* **TASK INSTRUCTIONS**:
Copy out exactly the lines from the first line of the material below through the line containing "faint waves and", and nothing beyond them.

:::::

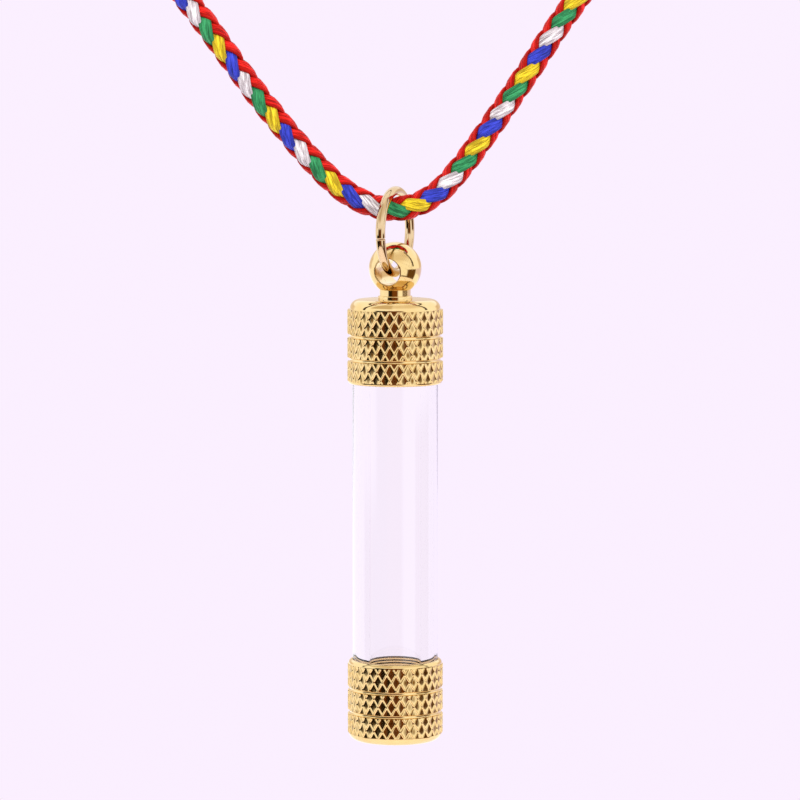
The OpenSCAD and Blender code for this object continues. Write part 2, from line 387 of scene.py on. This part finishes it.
def plated(name, shine, deep, in_pits=None):
    """Polished plating: its tone and gloss change a little from place to place, and its face has
    faint waves and fine hair scratches from the polishing wheel. In a knurl's pits it is duller."""

    def pattern(nodes):
        place = nodes.node("TexCoord", {}, {}, output="Object")
        clouds = nodes.node("TexNoise", {}, {"Vector": place, "Scale": 420.0, "Detail": 3.0})
        stretched = nodes.node("Mapping", {}, {"Vector": place, "Scale": (1, 1, 9)})
        hairs = nodes.node("TexNoise", {}, {"Vector": stretched, "Scale": 2600.0, "Detail": 2.0})
        spread = nodes.node("MapRange", {}, {"Value": clouds, "From Min": 0.35, "From Max": 0.65})
        waves = nodes.node("Bump", {}, {
            "Strength": 0.12, "Distance": 0.00006, "Height": clouds * 0.8 + hairs * 0.2})
        tone = nodes.mixed(spread * 0.4, shine, deep)
        roughness = 0.05 + 0.09 * hairs * clouds
        if in_pits:
            pit = nodes.node("Attribute", {"attribute_name": "pit"}, {}, output="Fac")
            bottom = nodes.node("MapRange", {}, {"Value": pit, "From Min": 0.86, "From Max": 0.99})
            patches = nodes.node("TexNoise", {}, {"Vector": place, "Scale": 520.0, "Detail": 0.0})
            dulled = nodes.node("MapRange", {}, {
                "Value": patches, "From Min": 0.35, "From Max": 0.65, "To Min": 0.5})
            tone = nodes.mixed(bottom * dulled, tone, in_pits)
            roughness = roughness + 0.14 * bottom
        return {"Base Color": tone, "Roughness": roughness, "Normal": waves}

    return new_material(name, {"Metallic": 1.0}, pattern)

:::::

* **ANSWER TO THIS TASK**:
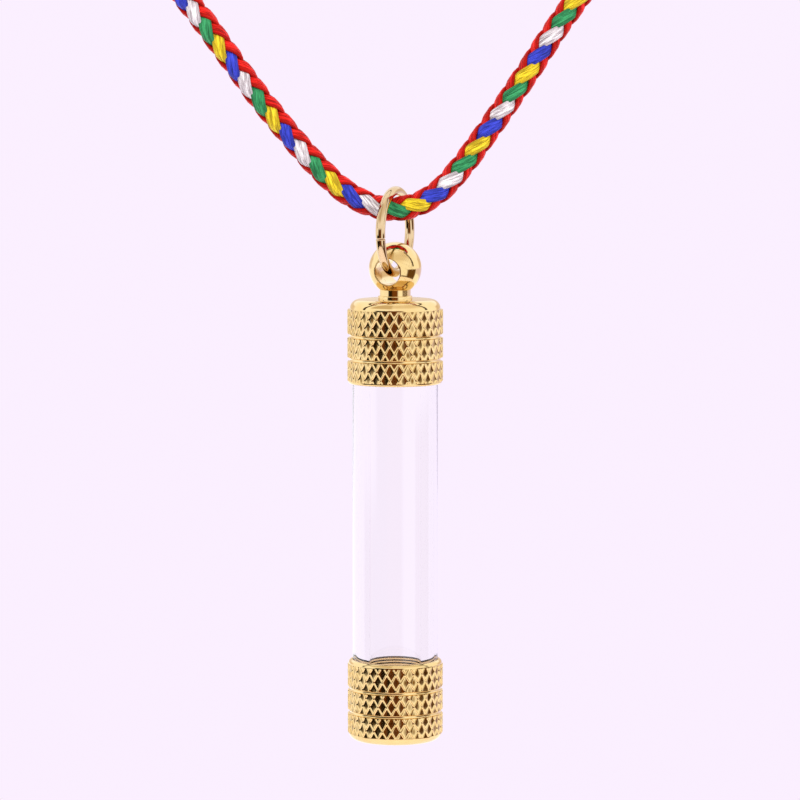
The OpenSCAD and Blender code for this object continues. Write part 2, from line 387 of scene.py on. This part finishes it.
def plated(name, shine, deep, in_pits=None):
    """Polished plating: its tone and gloss change a little from place to place, and its face has
    faint waves and fine hair scratches from the polishing wheel. In a knurl's pits it is duller."""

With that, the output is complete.